The Cutting-Room Floor

In a tantalizing glimpse of a scene that wasn’t, Jacobs said that in one version of the script, Carey Mulligan was going to sing Lily & Madeleine’s song “Can’t Help the Way I Feel” as she cleaned up at her coffee shop. “The song came in really early and stayed. Then the whole scene got cut a different way,” Jacobs said. “It’s a lot to give an actress to do! Especially when you’re low budget.” Now, instead of having Cassie sing, the song simply plays over a conversation that Carey Mulligan and Laverne Cox have at her coffee shop as she’s starting to fall for Bo Burnham.

“Pearl’s Dream” From Night of the Hunter

Later in the film, once Cassie discovers a video capturing a shocking moment from her past, she wanders outside in a daze as Promising Young Woman plays the creepy lullaby “Pearl’s Dream” heard in the 1955 film Night of the Hunter, which Cassie’s parents are watching earlier in Promising Young Woman. That movie, about a minister turned serial killer obsessed with women’s sin, is almost the mirror image of the plot of Promising Young Woman. “Both Emerald and I are huge Night of the Hunter fans,” Jacobs explained, “so the fact that the lullaby is in there is fun.”

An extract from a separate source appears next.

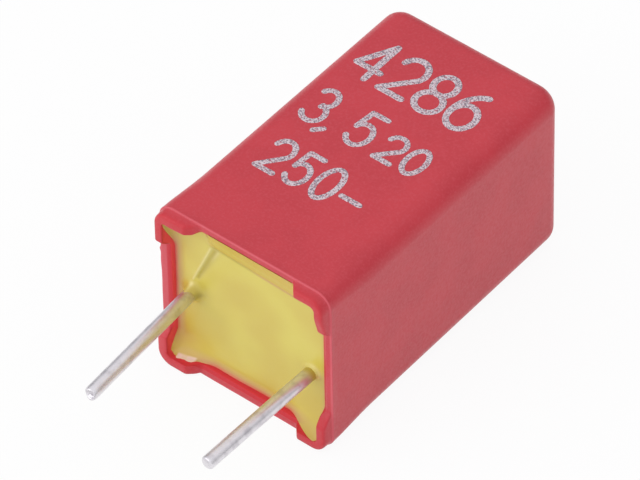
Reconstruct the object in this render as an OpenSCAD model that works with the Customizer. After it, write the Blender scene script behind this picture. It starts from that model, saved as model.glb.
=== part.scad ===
// Box film capacitor: a moulded case with four stand-off feet on its open rim, potted with resin
// round a flattened film winding, with two round wire leads.
// Millimetres. X runs along the lead pitch, Y from the lead tips to the closed end of the case, and
// Z up. Each piece is drawn standing on the open rim of the case, then laid on one side.

/* [Leads] */
// Distance between the two lead centres
pitch = 5; // [4:0.1:7.5]
// Diameter of the lead wire
lead_dia = 0.5; // [0.4:0.05:0.6]
// Free length of the left lead, beyond the case's rim
left_len = 5.3; // [3:0.1:25]
// Free length of the right lead, beyond the case's rim
right_len = 5; // [3:0.1:25]
// Height of the left lead above the middle of the case
left_rise = -0.18; // [-1:0.02:1]
// Height of the right lead above the middle of the case
right_rise = -0.78; // [-1:0.02:1]
// Lean of the left lead towards the right one, in degrees
left_lean_in = 2.4; // [0:0.1:5]
// Lean of the left lead downwards, in degrees
left_lean_down = 1.6; // [0:0.1:5]
// Lean of the right lead towards the left one, in degrees
right_lean_in = 1.6; // [0:0.1:5]
// Slant of the sheared tip of the left lead, in degrees
tip_slant = 15; // [0:1:45]
// Rounding of the lead tips
tip_r = 0.08; // [0.02:0.01:0.15]

/* [Case] */
// Distance from a lead's centre to the side of the case
lead_to_side = 1.1; // [0.9:0.05:2]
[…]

“Toxic,” Orchestrated by the Soundtrack’s Composer, Anthony Willis

A crucial part of the film’s score is an instrumental cover of “Toxic,” put together by composer Anthony Willis. Using the Britney Spears version of the song would have been very expensive, and as Jacobs pointed out, distracting, but the slowed-down string cover of the song’s riffs could do the job well for the moment where Cassie launches her revenge-scheme finale. “There wasn’t a place for the song ‘Toxic,’ but the feeling of that surprise of what it does in that scene was crucial there,” she said. “That [riff] is a really recognizable part of that song, so you almost don’t need any other part of the song.” As for the challenge of licensing the song itself, Jacobs had to reach out to its team of songwriters. “It was trying to convince all the people over in Sweden that it was a cool movie,” she said. “It was very tough!”

“Something Wonderful” From The King and I

Spoiler alert: It’s impossible to explain this needle drop without spoiling a key part of the ending, so move along if you have not watched the film! 

Cassie’s trip to her med-school classmate’s (played by Chris Lowell) bachelor party goes horribly wrong, and ends with him killing her as she is trying to punish him for raping her best friend. With the encouragement of his friend (played by Max Greenfield), Lowell’s character then brings Cassie’s body out into the woods and burns it as the classic Rodgers and Hammerstein song kicks in on the soundtrack. In the context of the original musical, “Something Wonderful” acts as the king of Siam’s wife’s apologia for his behavior — the idea being that he can act terribly, but there is still something good in him. In Promising Young Woman, it underlines the way that men like Lowell’s character can be so easily forgiven. “Emerald is working on an Andrew Lloyd Webber remake of Cinderella, so theater is very much in her bones,” Jacobs said of how they landed on the selection. “It’s a martyrdom scene. There was something about having that pause and break from pop that was just right.” The hard part, as always, came with getting the Rodgers and Hammerstein estate to clear the rights. “I was very worried about getting that because trying to explain that scene was hard,” Jacobs said. “We did have some inside help in order to get that.”

Tristan und Isolde, Richard Wagner

Another clear break from Promising Young Woman’s pop aesthetic comes when Cassie gets fed up with a man honking at her at an intersection. She gets out of her car and breaks his windows with a crowbar. There, we hear a climactic motif from Wagner’s Tristan und Isolde that happens to accompany Isolde’s death scene (the opera involves a whole tragic love story and a case of drugging, in many ways like Promising Young Woman, though the love story in Fennell’s film lies more between Cassie and Nina). “The classical pieces are really playing to this internal emotion and grander story,” Jacobs said of the selection. “It was important to not always stay in pop and have this release. It is dramatic and she is undoing herself. It’s Wagner! How else do you have that moment of reckoning? I love that Emerald wanted to paint with a really huge, broad brush with that.”